Sanskrit Tantric text

The Rudrayamala (Sanskrit: रुद्रयामल; IAST: Rudrayāmala) also known as Rudra Yamala, Rudrayāmala Tantra, Rudra-Yamala, or ', is considered one of the most important Sanskrit Tantric texts. It is divided into 64 chapters. Though its exact date of composition is unknown.

== Initiation and rituals ==
A section of the text known as the Rudrayāmala-Uttaratantra outlines specific prohibitions regarding who can initiate whom into spiritual mantras. It states that a husband should not initiate his wife, a father should not initiate his children, and a man should not initiate his brother. These strict rules reflect an older tradition of Tantrism that was later relaxed or abolished by newer texts such as the Mahānirvāṇatantra.
== Goddess Tara ==
It records that the Vāmācāra (left-hand path) practices associated with Devi Tara's worship were introduced by the sage Vashistha, who reportedly received his instructions directly from the Buddha.
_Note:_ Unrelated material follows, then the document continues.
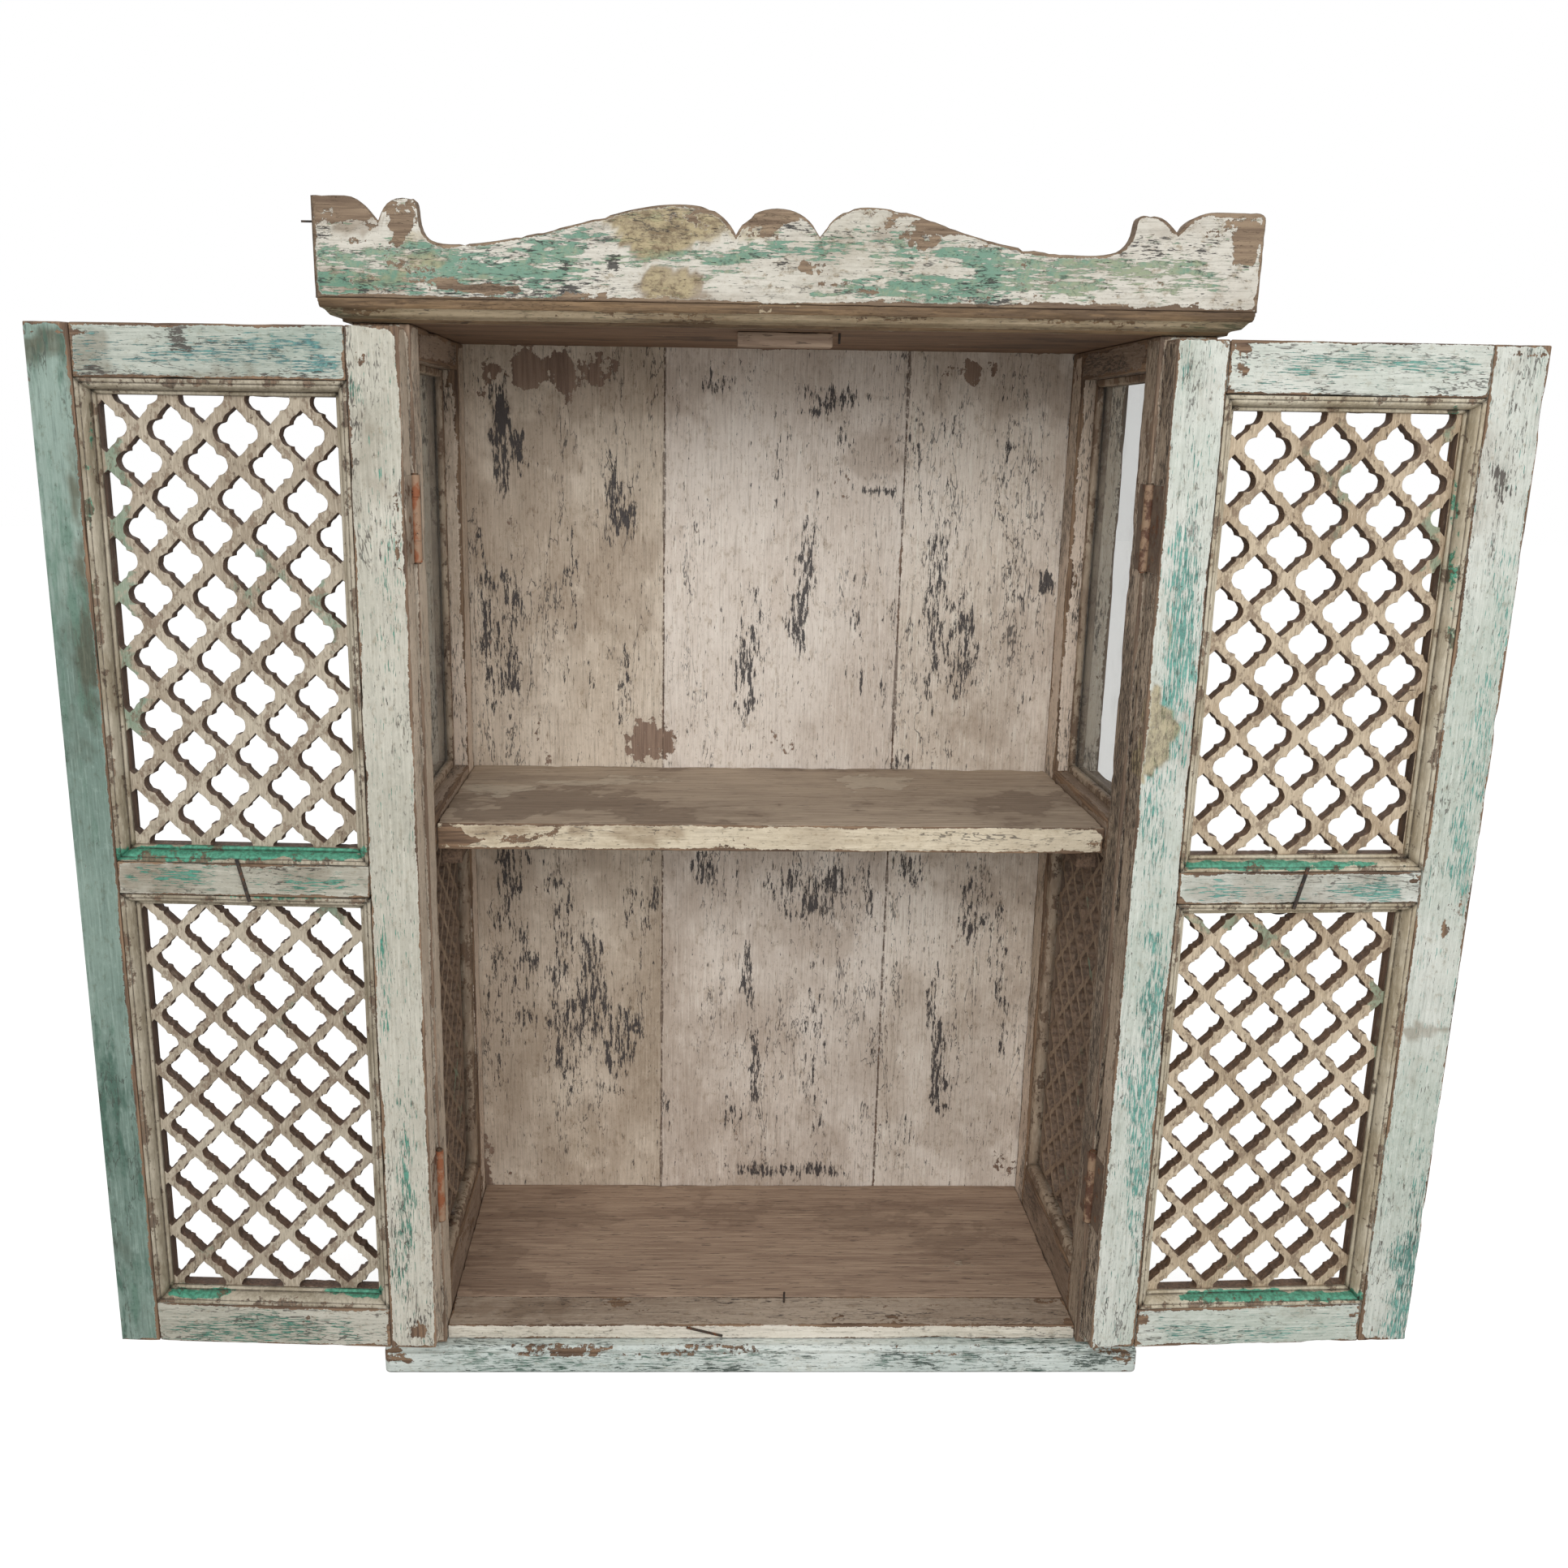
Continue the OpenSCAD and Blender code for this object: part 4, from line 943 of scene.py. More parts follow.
def carved_paint(name, face, shade, wall, across=1):
    """Thin worn paint on a lattice's broad faces, whose axis is across, and brown wood on its cells' cut walls."""
    s = Shader(name)
    wood, fibres = wood_layer(s, darker(wall, 0.66), wall)
    brush = s.noise(0.0010, 8, 3, 0.65, 3.9)
    cloud = s.noise(0.05, 1.5, 4, 0.6, 7.7)
    patch = s.noise(0.009, 1.6, 7, 0.7, 1.2)
    fine = s.noise(0.0022, 1.6, 4, 0.7, 4.8)
    coat = brushed(s, cloud, brush, face, shade, (0.52, 0.68, 0.55, 30), (0.48, 0.34, 0.5, 0.74))
    green = (cloud + patch * 0.5 + s.mark("teal") * 0.3).rise(0.88, 0.95)
    coat = s.mix(green * 0.5, coat, (96, 150, 128))
    mottle = (patch * 0.6 + fine * 0.4).rise(0.51, 0.57)
    coat = s.mix(mottle * 0.6, coat, (124, 101, 82))
    flecks = (fine * 0.75 + cloud * 0.25).rise(0.60, 0.65)
    coat = s.mix(flecks * 0.8, coat, (72, 56, 46))
    normal = s.add("ShaderNodeTexCoord", {}, "Normal")
    covered = (abs(s.part(normal, across)) + (fine - 0.5) * 1.2).rise(0.62, 0.80)
    base = s.mix(covered.most(patch.rise(0.60, 0.66) * 0.5), wood, coat)
    return s.finish(base, fine * 0.2 + 0.58,
                    [(brush, 0.0005), (mottle, -0.0003), (fibres, 0.0006), (patch, 0.0008)])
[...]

Additionally, the text details the iconography of the goddess Ugra-Tara, highlighting similarities between Tara and the goddess Kali; it notes that both deities are depicted standing upon a supine, corpse-like Shiva.
== Alchemy and science ==
Beyond theology and rituals, the Rudrayāmala Tantra contains a section dedicated to mercury and early alchemy known as the Rasārṇava-kalpa. Recognizing its historical value to Indian science, the National Commission for History of Science published an English translation of this specific section.